Nur wenige Tage, nachdem das Stimmvolk den Kauf neuer Kampfjets hauchdünn genehmigt hat, platzt die Bombe: Die Schweiz kauft nicht nur Flugzeuge, sie will diese auch mit Waffen vollpacken, von denen nie die Rede war.
Offerieren lässt sich das Verteidigungsdepartement (VBS) von CVP-Bundesrätin Viola Amherd (58) verschiedene Bomben – darunter Freifallbomben, die aus dem neuen Jet abgeworfen werden sollen. Das geht aus einer Mitteilung des US-Aussenministeriums hervor. Die USA genehmigen damit den Verkauf von Kampfjets des Typs F-35 und F/A-18 Super Hornet.
Von solchen Freifallbomben hat die Schweizer Bevölkerung nichts gewusst. Im Abstimmungskampf war davon ebenso wenig die Rede wie im Abstimmungsbüchlein.
Bevölkerung hinters Licht geführt
Für die Kampfjet-Gegner ist klar: Die Bevölkerung wurde hinters Licht geführt. «Jetzt ist genau das passiert, wovor wir immer gewarnt haben», ereifert sich Sicherheitspolitikerin Priska Seiler Graf (52). Kaum hätten die Bürger dem VBS einen Blankoscheck über sechs Milliarden Franken ausgestellt, zeige sich, dass der Bund mit dem Geld nicht nur Jets mit Luft-Luft-Raketen kaufen will, sondern auch höchst umstrittene Freifallbomben. Durch den Einsatz solcher nehme man in Gebieten wie der dicht besiedelten Schweiz grosse Kollateralschäden in Kauf. «Im Klartext: Mit Freifallbomben toleriert man unschuldige Todesopfer in der Zivilbevölkerung», sagt die SP-Nationalrätin.

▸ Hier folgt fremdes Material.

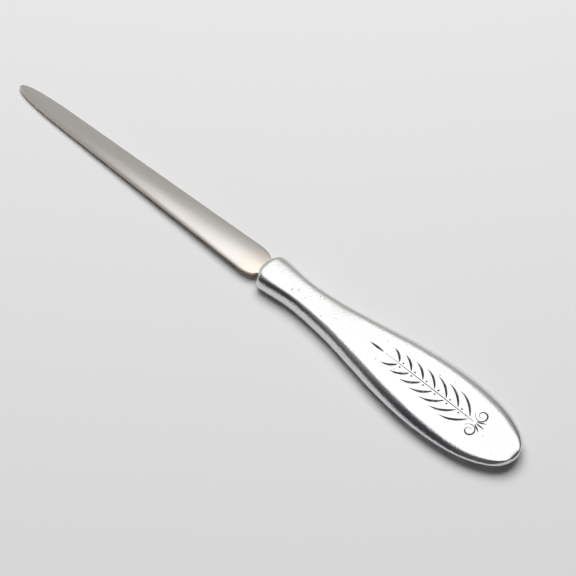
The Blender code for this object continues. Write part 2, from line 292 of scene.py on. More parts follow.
class OrnamentSizes(bpy.types.PropertyGroup):
    """Sizes of the engraved spray of leaves."""

    from_butt: length("Place", "Base of the stem, measured from the butt", 0.0165)
    stem: length("Stem", "Length of the stem", 0.0345)
    stem_width: length("Stem width", "Width of the stem's cut", 0.00034)
    pairs: IntProperty(name="Leaf pairs", description="Pairs of leaves on the stem", default=7, min=2, max=12)
    first_leaf: length("First leaf", "Length of the leaves nearest the butt", 0.0082)
    last_leaf: length("Last leaf", "Length of the leaves nearest the neck", 0.0048)
    leaf_width: length("Leaf width", "Widest cut of a leaf", 0.00092)
    berry: length("Berry", "Diameter of a berry's cut", 0.00062)
    scroll: length("Scroll", "Radius of the scrolls at the base", 0.0024)
    depth_share: share("Depth share", "Depth of a cut, as a share of half its width", 0.55)


class BladeSizes(bpy.types.PropertyGroup):
    """Sizes of the blade and its tang."""

    thickness: length("Thickness", "Thickness of the strip", 0.0015)
    crown: length("Crown", "How far the faces' edges lie below their middle", 0.0003)
    edge_radius: length("Edge radius", "Rounding of the edges", 0.00022)
    shoulder_width: length("Shoulder width", "Width at the shoulders", 0.01075)
    shoulder_length: length("Shoulder length", "Length of the rounded shoulders", 0.0055)
    shoulder_from_nose: length("Shoulder gap", "From the nose to the shoulders", 0.0005)
    end_width: length("End width", "Width where the point starts to round off", 0.00665)
    point: length("Point", "Length of the rounded point", 0.021)
    point_roundness: share("Point roundness", "Exponent of the point's outline", 2.5)
    tip_width: length("Tip width", "Blunt width of the tip", 0.0005)
    mid_height_share: share("Middle height", "Height of the blade's middle in the nose, as a share", 0.40)
    tang_length: length("Tang length", "Length inside the handle", 0.038)
    tang_width: length("Tang width", "Width at the nose", 0.0060)
    tang_end_width: length("Tang end width", "Width at the end", 0.0040)
    key_hole: length("Key hole", "Diameter of the tang's holes", 0.0024)
    fit_gap: length("Fit gap", "Clearance of the resin on both sides", 0.0003)
    overrun: length("Overrun", "How far cuts reach past what they cut", 0.002)


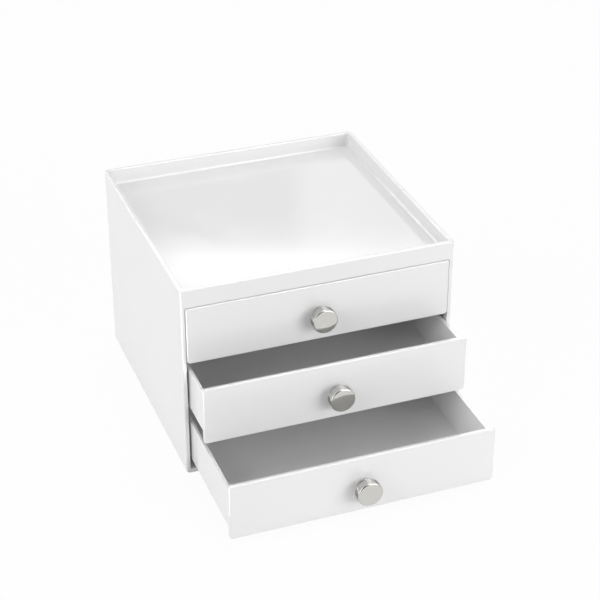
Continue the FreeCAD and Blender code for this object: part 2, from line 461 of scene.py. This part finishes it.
@dataclass
class TurnedForm:
    """A solid of revolution about Y, made by a node tree from the corners of its outline.

    Its sizes are in millimetres, except for the pitch of a knurl, which is the number of its ridges. The
    outline of a thread has cut_steps points to one pitch, and an edge sharper than crisp_from degrees stays
    crisp in the shading.
    """

    name: str
    corners: list[Corner]
    closed: bool = False
    segments: int = 96
    rounding_steps: int = 8
    cut: Cut = Cut.PLAIN
    cut_depth: float = 0.0
    cut_pitch: float = 0.0
    cut_radius: float = 0.0
    cut_from: float = 0.0
    cut_to: float = 0.0
    cut_margin: float = 0.02
    cut_steps: float = 8.0
    recess_depth: float = 0.0
    recess_width: float = 0.0
    recess_blade: float = 0.0
    recess_taper: float = 1.0
    crisp_from: float = 32.0
    weld: float = 0.001

    def sizes(self) -> dict[str, float]:
        """Lists what the node tree is given.

        Returns:
            Each size under the name of its input, lengths in metres.
        """
        sizes = {}
        for corner in self.corners:
            sizes[f"{corner.name} radius"] = mm(corner.radius)
            sizes[f"{corner.name} place"] = mm(corner.place)
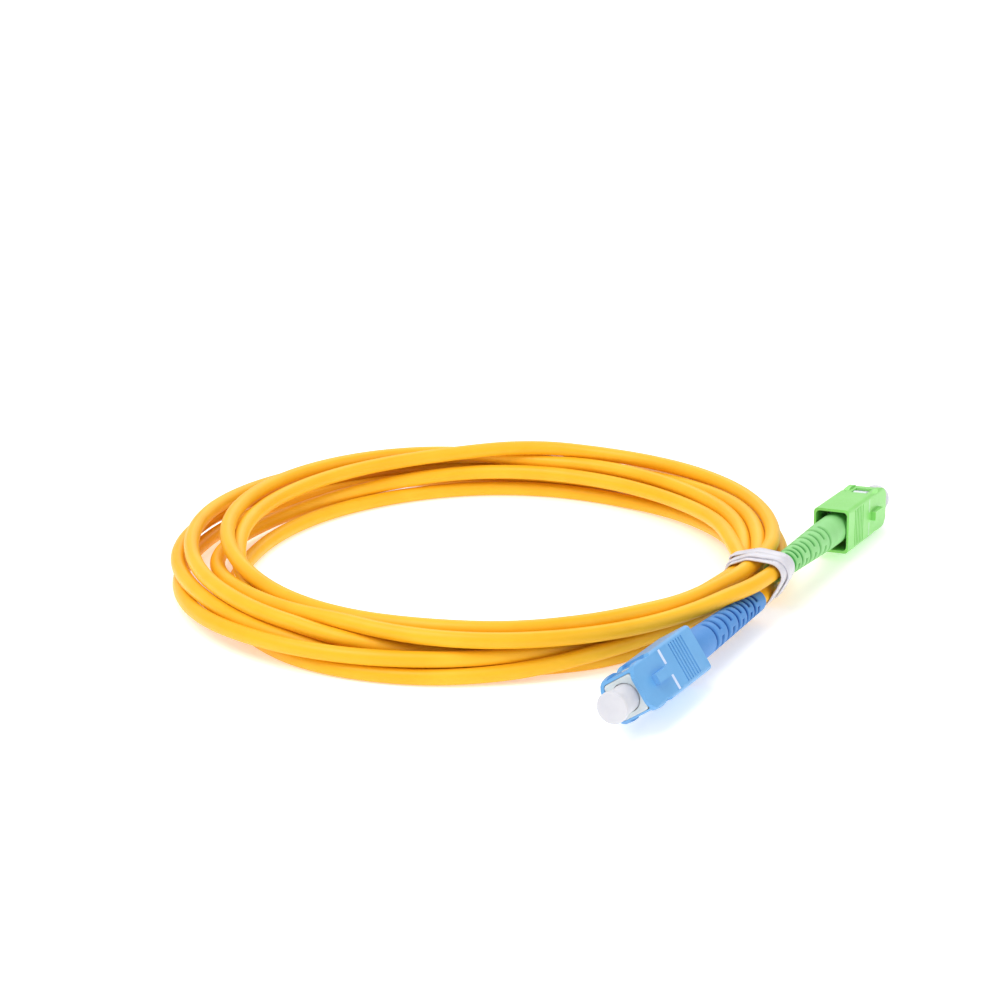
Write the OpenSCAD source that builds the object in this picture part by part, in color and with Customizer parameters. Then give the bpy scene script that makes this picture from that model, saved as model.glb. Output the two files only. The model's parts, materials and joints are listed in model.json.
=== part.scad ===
// Fibre optic patch cord: a simplex cord wound in a flat coil and tied, with a push-pull square
// plug at each end, one flat polished and one angle polished, each under a dust cap.
// Millimetres. +Z is up and the cord lies on Z = 0. The origin is on that floor, under the middle
// of the two plugs. Each plug is drawn in its own frame: X runs from the housing's rear to its
// nose, Y across its wide faces, and +Z towards the face with the key.

/* [Plug housing] */
// Length of the outer housing
housing_length = 25; // [20:0.5:30]
// Width of the outer housing, across the wide faces
housing_width = 9; // [8:0.1:10]
// Height of the outer housing, across the narrow faces
housing_height = 7.4; // [6.5:0.1:8.5]
// Height of the key above its face
key_height = 1; // [0.5:0.1:1.5]
// Number of grip grooves on each wide face
groove_count = 6; // [0:1:8]

/* [Plug inside] */
// Width of the plug frame
frame_width = 6.8; // [6:0.1:7]
// Height of the plug frame
frame_height = 5.8; // [5:0.1:6]
// Radius of the round well in the plug frame's nose
well_radius = 2.62; // [2.4:0.01:2.8]
// Radius of the ferrule
ferrule_radius = 1.249; // [1.2:0.001:1.3]
// Angle of the green plug's polished tip, in degrees
polish_angle = 8; // [0:1:9]

/* [Boot] */
// Length of the boot behind the housing
boot_length = 34; // [32:1:40]
// Radius of the boot at the housing
boot_radius = 3.05; // [2.8:0.05:3.2]
// Radius of the boot at its thin end
boot_tip_radius = 2.3; // [2:0.1:2.6]

/* [Dust cap] */
// Radius of the dust cap's body
cap_radius = 2.5; // [2.3:0.01:2.6]
// Radius of the dust cap's head
cap_head_radius = 2.85; // [2.6:0.05:3.2]
// How far the dust cap stands out of the housing
cap_reach = 5.3; // [3:0.1:8]

/* [Cord] */
// Diameter of the cord's jacket
cord_diameter = 3; // [2:0.1:3.2]
// Mean radius of the coil
coil_radius = 54.2; // [50:0.1:60]
// Width of the coil's section
coil_width = 6.6; // [6:0.1:12]
// Height of the coil's section
coil_height = 12; // [6:0.5:16]

/* [Hidden] */
$fn = 48;
jacket_radius = cord_diameter / 2;
coil_middle = [-53.2, 21.4, 0];
// The coil bulges a little away from the tie.
coil_shift = [-3, 0, 0];

// Where each plug lies: [rear middle from the coil's middle, yaw, pitch, roll].
blue_lie = [[36.6, -54.2, 5.85], 242.6, 2, -54.8];
green_lie = [[70.6, 11.1, 6.4], 64.5, -4, 88];
boot_turn = -12;

// Stations along a plug, from the housing's rear.
mouth_depth = 6.5;
boot_front = 4.2;
barrel_rear = -0.8;
collar_rear = 4.6;
frame_rear = 7.2;
spring_seat = 9;
flange_rear = 14.5;
flange_front = 17;
web_front = 18.3;
frame_front = 24.6;
ferrule_tip = 25;
cap_rear = 20.6;
window_rear = 16.6;
window_front = 21.6;
window_height = 3.4;
recess_rear = 15.5;
recess_height = 4.8;
side_wall = 0.45;
key_rear = 14.8;
key_width = 1.8;
key_front = 20;
groove_start = 4.1;
groove_pitch = 1.03;
jacket_end = -0.9;
crimp_rear = -4.5;

// Slots of the boot, as distances behind the housing: the first list is open towards the wide
// faces, and the second towards the narrow ones.
wide_slots = [8.8, 14.4, 19.7, 24.2, 28.1];
narrow_slots = [11.5, 17, 21.9, 26.1, 30];
slot_width = 0.7;

// The tails between boots and coil: [along the boots' line, out from the coil's middle, up].
tie_line = 63.4;
blue_tail_points = [[8, 58.3, 4.1], [16, 56.3, 3.4], [24, 52.8, 3.4], [31, 47.8, 4],
    [37, 41.6, 4.6], [41, 36.6, 5]];
green_tail_points = [[2, 58.8, 9.1], [-6, 57.7, 9.4], [-13, 55.2, 9.2], [-20, 51.4, 8.6],
    [-26, 47, 8]];

// ---- Small helpers ----

function unit(v) = v / norm(v);
function turned(a, v) = [v[0] * cos(a) - v[1] * sin(a), v[0] * sin(a) + v[1] * cos(a), v[2]];
function pitched(p, v) = [v[0] * cos(p) - v[2] * sin(p), v[1], v[0] * sin(p) + v[2] * cos(p)];
// A point on a plug's own X axis, in the row's frame.
function on_axis(lie, x) = coil_middle + lie[0] + turned(lie[1], pitched(lie[2], [x, 0, 0]));
// A point given along and out from the boots' line, in the row's frame.
function by_line(p) = coil_middle
    + [p[1] * cos(tie_line - 90) + p[0] * cos(tie_line),
       p[1] * sin(tie_line - 90) + p[0] * sin(tie_line), p[2]];

function rounded(w, h, r) = [for (c = [[1, 1, 0], [-1, 1, 90], [-1, -1, 180], [1, -1, 270]],
    k = [0:4]) [c[0] * (w / 2 - r) + r * cos(c[2] + k * 22.5),
                c[1] * (h / 2 - r) + r * sin(c[2] + k * 22.5)]];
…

Amherd hätte aus Sicht der Gegner Transparenz schaffen müssen. Und Seiler Graf erklärt gleich, warum sie nicht mit offenen Karten spielte: «Ich wage zu behaupten, dass die Kampfjet-Beschaffung gegroundet wäre, hätten die Stimmbürgerinnen und Stimmbürger gewusst, dass das Militär gegen den Willen des Parlaments die Erdkampf-Fähigkeit mit Freifallbomben durch die Hintertür in dieses Rüstungsgeschäft hineinschmuggeln will.»
Noch deutlicher wird Grünen-Nationalrätin Regula Rytz (58). «Dass solche ‹Details› vor der Kampfjet-Abstimmung geheimgehalten wurden, ist ein Betrug an den Bürgern und an der Demokratie», kritisiert sie via Twitter. «Ein trauriger Tag für die Schweiz!»
Versprochen hatte Amherd anderes
Lewin Lempert (24) von der Gruppe Schweiz ohne Armee (GSoA) doppelt nach: Es sei «absurd», dass die Schweiz monatelang über die Jets diskutiert habe, das VBS aber mit Hinweis auf Geschäftsgeheimnisse möglichst viel verschweigen wollte – kurz nach der Abstimmung sei aber plötzlich alles öffentlich.
Auch er sagt: «Der Stimmbevölkerung war nicht bewusst, dass mit den Jets auch gleich Bomben beschafft werden.» Natürlich sei der Wunsch der Armee spürbar gewesen, die Erdkampf-Tauglichkeit wieder herzustellen. Dennoch: «Das Vorgehen entspricht nicht dem Transparenz-Versprechen von Bundesrätin Amherd.»
Burkart nicht überrascht
Gelassen zeigt sich dagegen FDP-Ständerat Thierry Burkart (45), der im Abstimmungskampf das Pro-Komitee präsidierte: «Die Listen des US-Aussenministeriums haben noch nichts zu besagen.» Bei der Verkaufsgenehmigung packten die Hersteller so viel rein wie möglich. Die Schweiz kaufe aber nur, was sie wirklich wolle.
Dass im Paket Waffen für Bodenziele enthalten sind, kommt für ihn nicht überraschend. Es sei klar gewesen, dass die Flugzeuge für den Erdkampf bereit sein sollen.
Es wird ein rauer Winter
So oder so: Verteidigungsministerin Amherd steht ein rauer Winter bevor. Bis sich der Bundesrat im Frühling für einen der Jets und dessen Bewaffnung entscheidet, hat sie noch so manchen Sturm auszuhalten.